La souveraineté technologique est devenue l’un des enjeux les plus sensibles de notre époque. À l’heure où les technologies critiques façonnent nos économies, nos systèmes de défense, notre santé et nos communications, la capacité d’un pays ou d’une région à maîtriser ses propres choix technologiques ne relève plus du luxe mais d’une impérieuse nécessité.
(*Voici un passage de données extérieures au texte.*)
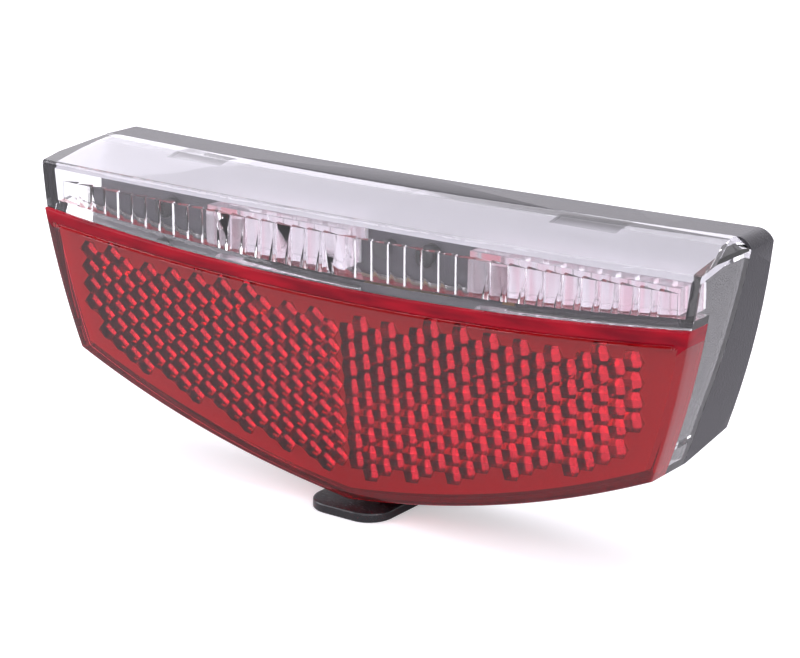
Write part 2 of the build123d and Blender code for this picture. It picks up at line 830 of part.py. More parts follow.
# Light sources and their light guides: a column in front of each source, a notched arm to its right that
# lies on the shelf, and a white plate behind the arm
optic_top_drop = optic_drop - optic_height / 2
optic_low_drop = optic_drop + optic_height / 2
guide_back = board_front + reflector_plate + guide_back_gap
led_top_drop = led_drop - led_side / 2
lens_front = board_front + led_height + led_lens_height
shelf_room = below_junction(-shelf_wall - slip_gap, 0)
for side, word, arm_length in ((-1, "left", guide_left_length), (1, "right", guide_right_length)):
    x = side * led_x
    arm_start = x + optic_width / 2
    arm_middle = arm_start + arm_length / 2
    farthest = max(abs(x - optic_width / 2), abs(arm_start + arm_length))
    bow_here = strip_bow * (1 - (farthest / half_width) ** 2)
    optic_front = strip_top_depth + bow_here - cover_wall - prism_height - optic_face_gap
    with BuildPart() as led:
        add(block_at(x, led_width, board_front, board_front + led_height, led_top_drop,
                     led_top_drop + led_side))
        add(block_at(x, led_lens_width, board_front + led_height, lens_front, led_drop - led_lens_side / 2,
                     led_drop + led_lens_side / 2))
    save(led, f"led_{word}")
    with BuildPart() as optic:
        add(block_at(x, optic_width, board_front + face_gap, optic_front, optic_top_drop, optic_low_drop))
        add(block_at(x - optic_collar, optic_width, board_front + face_gap,
                     board_front + optic_collar_thickness, optic_top_drop, optic_low_drop))
        add(block_at(arm_middle, arm_length, guide_back, optic_front, optic_top_drop, optic_low_drop))
        add(block_at(x, led_width + 2 * optic_pocket_gap, 0, lens_front + optic_pocket_gap,
                     led_top_drop - optic_pocket_gap, led_top_drop + led_side + optic_pocket_gap),
            mode=Mode.SUBTRACT)
        add(shelf_room, mode=Mode.SUBTRACT)
        # Notches along the back of the arm
        with BuildSketch(Plane.XY.offset(height(optic_low_drop))):
            for number in range(1, int(arm_length / prism_pitch)):
                notch = arm_start + number * prism_pitch
                with BuildLine():
                    Polyline(
                        (notch - notch_depth, -guide_back),
                        (notch, -guide_back - notch_depth),
                        (notch + notch_depth, -guide_back),
                        close=True,
                    )
                make_face()
        extrude(amount=optic_height, mode=Mode.SUBTRACT)
    save(optic, f"optic_{word}")
    with BuildPart() as guide_reflector:
        add(block_at(arm_middle, arm_length - 2 * guide_back_gap, board_front + face_gap,
                     board_front + reflector_plate, optic_top_drop, optic_low_drop))
        add(shelf_room, mode=Mode.SUBTRACT)
    save(guide_reflector, f"guide_reflector_{word}")

# Parts on the back of the board, but for the sensor on its front
with BuildPart() as control_chip:
    add(block_at(chip_x, chip_width, board_depth - chip_thickness, board_depth,
                 board_middle_drop - chip_height / 2, board_middle_drop + chip_height / 2))
save(control_chip, "control_chip")

with BuildPart() as resistors:
    for number in range(resistor_count):
        add(block_at(resistor_first_x + number * resistor_pitch, resistor_width,
                     board_depth - resistor_thickness, board_depth,
                     board_middle_drop - resistor_length / 2, board_middle_drop + resistor_length / 2))
save(resistors, "resistors")

with BuildPart() as capacitor:
    add(round_at(capacitor_x, board_middle_drop, capacitor_radius, board_depth - capacitor_height,
                 board_depth))
save(capacitor, "capacitor")

with BuildPart() as light_sensor:
    add(round_at(sensor_x, board_middle_drop, sensor_radius, board_front, board_front + sensor_height))
save(light_sensor, "light_sensor")

# Switch board on its two posts, and the slide switch under it
lead_x = tray_half_width + lead_gap + lead_width / 2
lead_end = lead_x + lead_width / 2
with BuildPart() as switch_board:
    add(block_at(0, 2 * switch_board_half_width, switch_board_back, board_front,
                 switch_board_drop, switch_body_drop))
    add(block_at(lead_end / 2, lead_end, switch_board_wing_back, board_front, switch_board_drop,
                 switch_body_drop))
save(switch_board, "switch_board")

wiper_half_run = wiper_half_width + switch_travel + wiper_gap
stem_half_run = stem_half_width + switch_travel + wiper_gap
switch_middle = (switch_back + switch_front) / 2
with BuildPart() as switch_body:
    add(block_at(0, 2 * switch_half_width, switch_back, switch_front, switch_body_drop, switch_low_drop))
    add(block_at(0, 2 * wiper_half_run, switch_back + switch_shell, switch_front - switch_shell,
                 switch_body_drop + switch_shell, switch_low_drop - switch_shell), mode=Mode.SUBTRACT)
    add(block_at(0, 2 * stem_half_run, switch_middle - stem_half_depth - wiper_gap,
                 switch_middle + stem_half_depth + wiper_gap, switch_low_drop - 2 * switch_shell,
                 switch_low_drop + overrun), mode=Mode.SUBTRACT)
save(switch_body, "switch_body")

with BuildPart() as switch_wiper:
    add(block_at(0, 2 * wiper_half_width, switch_back + switch_shell + wiper_gap,
                 switch_front - switch_shell - wiper_gap, switch_body_drop + switch_shell + wiper_gap,
                 switch_low_drop - switch_shell - wiper_gap))
    add(block_at(0, 2 * stem_half_width, switch_middle - stem_half_depth, switch_middle + stem_half_depth,
                 switch_low_drop - 2 * switch_shell, carrier_low_drop))
save(switch_wiper, "switch_wiper")

# Carrier plate inside the shell: it covers the slot and takes the wiper's stem and the neck's pegs
peg_depth = neck_front - peg_radius - peg_gap
with BuildPart() as switch_carrier:
    add(block_at(0, 2 * carrier_half_width, carrier_back, carrier_front, carrier_drop, carrier_low_drop))
    add(block_at(0, 2 * (stem_half_width + peg_gap), switch_middle - stem_half_depth - peg_gap,
                 switch_middle + stem_half_depth + peg_gap, 0, lowest_drop), mode=Mode.SUBTRACT)
    with BuildSketch(Plane.XY.offset(height(lowest_drop))):
        with Locations(*[(x, -peg_depth) for x in (-peg_x, peg_x)]):
            Circle(peg_radius + peg_gap)
    extrude(amount=lowest_drop, mode=Mode.SUBTRACT)
save(switch_carrier, "switch_carrier")

# Tongue with the neck that goes up through the slot
tongue_low_drop = tongue_top_drop + tongue_thickness
with BuildPart() as switch_slider:
    with BuildSketch(Plane.XY.offset(height(tongue_low_drop))):
        with Locations((0, -(tongue_back + tongue_front) / 2)):
            Rectangle(2 * tongue_half_width, tongue_front - tongue_back)
        corners = vertices().group_by(Axis.Y)
        fillet(corners[0], tongue_corner_radius)
        fillet(corners[-1], tongue_back_radius)
    extrude(amount=tongue_thickness)
    rims = switch_slider.faces().filter_by(Axis.Z).edges()
    fillet(rims, tongue_edge)
    add(block_at(0, 2 * neck_half_width, neck_back, neck_front, carrier_low_drop,
                 tongue_top_drop + tongue_edge))
    with BuildSketch(Plane.XY.offset(height(carrier_low_drop))):
        with Locations(*[(x, -peg_depth) for x in (-peg_x, peg_x)]):
            Circle(peg_radius)
    extrude(amount=carrier_thickness)
save(switch_slider, "switch_slider")

# Flat lead from the switch board up to the light source board
with BuildPart() as flat_lead:
    add(block_at(lead_x, lead_width, board_front + face_gap, board_front + face_gap + lead_thickness,
                 board_low_drop - lead_joint, switch_body_drop))
save(flat_lead, "flat_lead")
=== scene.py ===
"""Rear light for a bicycle luggage carrier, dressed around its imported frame, in metres.

The rear plane of the lamp is Y = 0, it shines towards -Y, and Z = 0 is the height of its mounting bolts.
Depths are counted forward from the rear plane and drops down from the top face, as in the part's source.
"""

import json
from math import cos, radians, sin

import bmesh
import bpy
import numpy as np
from mathutils import Matrix, Vector
from mathutils.geometry import delaunay_2d_cdt


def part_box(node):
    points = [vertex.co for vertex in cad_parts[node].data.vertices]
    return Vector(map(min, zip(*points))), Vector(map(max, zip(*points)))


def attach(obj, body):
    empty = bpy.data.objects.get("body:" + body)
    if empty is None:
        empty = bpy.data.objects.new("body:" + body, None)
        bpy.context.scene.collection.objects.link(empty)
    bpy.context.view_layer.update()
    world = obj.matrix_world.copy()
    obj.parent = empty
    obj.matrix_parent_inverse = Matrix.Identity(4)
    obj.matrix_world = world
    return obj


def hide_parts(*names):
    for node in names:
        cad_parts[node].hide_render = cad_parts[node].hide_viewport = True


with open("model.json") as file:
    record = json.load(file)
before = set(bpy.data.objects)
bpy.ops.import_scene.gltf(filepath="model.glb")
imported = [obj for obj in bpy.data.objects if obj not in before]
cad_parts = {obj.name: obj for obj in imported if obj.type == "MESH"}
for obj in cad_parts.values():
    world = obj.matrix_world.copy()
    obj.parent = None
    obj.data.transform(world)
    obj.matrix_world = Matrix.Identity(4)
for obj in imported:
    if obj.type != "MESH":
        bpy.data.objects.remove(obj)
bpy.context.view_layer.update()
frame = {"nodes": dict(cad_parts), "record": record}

# Camera, as the photograph was taken
sensor_width = 36.0
focal_length = 104.16
camera_place = Vector((0.20092, -0.27812, 0.09867))
camera_heading = radians(36.35)
camera_tilt = radians(16.80)
camera_roll = radians(0.13)
clip_near = 0.01
clip_far = 20.0

# Outline of the lamp, seen from the front
cover_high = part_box("lens_cover")[1]
half_width = cover_high[0]
top_level = cover_high[2]
tip_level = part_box("reflector")[0][2]
shoulder_fall = 0.0016
corner_half_width = 0.0532
corner_rise = 0.0148
side_bulge = 0.0010
bottom_bulge = 0.0022

# Reflector: depth of its front, rim and junction with the strip
junction_drop = 0.01305
junction_end_rise = 0.00335
reflector_top_depth = 0.0210
reflector_lean = 0.0018
reflector_top_bow = 0.00095
reflector_low_bow = -0.0007
rim_depth = 0.01605
rim_bow = 0.0003
reflector_wall = 0.0017
reflector_face = 0.0029
edge_radius = 0.0004

# Corner cubes behind the reflector's face, in six-sided cells
cell_sides = 6
cube_pitch = 0.00294
cube_step = cube_pitch / 6 ** 0.5
cube_rows = 20
cube_side_margin = 0.0036
cube_top_margin = 0.0027
cube_low_margin = 0.0029
plain_thickness = reflector_face - cube_step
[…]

Dans ce contexte, deux visions s’affrontent ou se complètent : le multilatéralisme et la multipolarité.
Le “multilatéralisme technologique” repose sur la coopération institutionnelle entre États et organisations internationales pour définir des standards, garantir des flux d’innovation ouverts et construire des chaînes de valeur résilientes. C’est l’héritage des grands accords post-Seconde Guerre mondiale, nourri par l’idée que les défis technologiques – cybersécurité, intelligence artificielle, santé numérique – nécessitent des règles partagées. Le multilatéralisme favorise les alliances et les partenariats, à l’image du CERN ou du programme Horizon Europe. Mais il suppose une confiance mutuelle et un alignement des valeurs qui se fragilisent dans un monde géopolitiquement tendu.
La “multipolarité technologique”, en revanche, reflète la montée en puissance d’acteurs régionaux ou nationaux qui entendent façonner leur propre écosystème de recherche, de production et de régulation. L’Europe rêve d’autonomie stratégique, la Chine construit ses standards, les États-Unis verrouillent l’accès à certaines technologies clés. Cette multipolarité s’appuie sur une logique de blocs, où chaque pôle cherche à réduire sa dépendance, quitte à fragmenter l’espace numérique et scientifique mondial.
Entre la promesse d’un multilatéralisme coordonné et la réalité d’une multipolarité compétitive, la souveraineté technologique devient un exercice d’équilibriste. Trop d’ouverture expose à la dépendance. Trop de repli freine l’innovation. La voie à suivre réside peut-être dans une “souveraineté connectée” : savoir choisir ses interdépendances, bâtir des alliances fortes mais lucides, et investir dans ses propres capacités d’innovation sans céder à l’illusion de l’autarcie.
Ce sujet est au cœur des réflexions actuelles de la SATW (Académie suisse des sciences techniques) et fera l’objet d’un approfondissement lors des journées de réflexion du 22 août prochain.
La discussion sera conduite en présence d’acteurs majeurs de la souveraineté technologique, parmi lesquels le Prof. Dr. Jan Wörner, Président sortant d’acatech et ancien directeur général de l’ESA, le Divisionnaire Claude Meier et M. Ruedi Minsch, économiste en chef d’economiesuisse.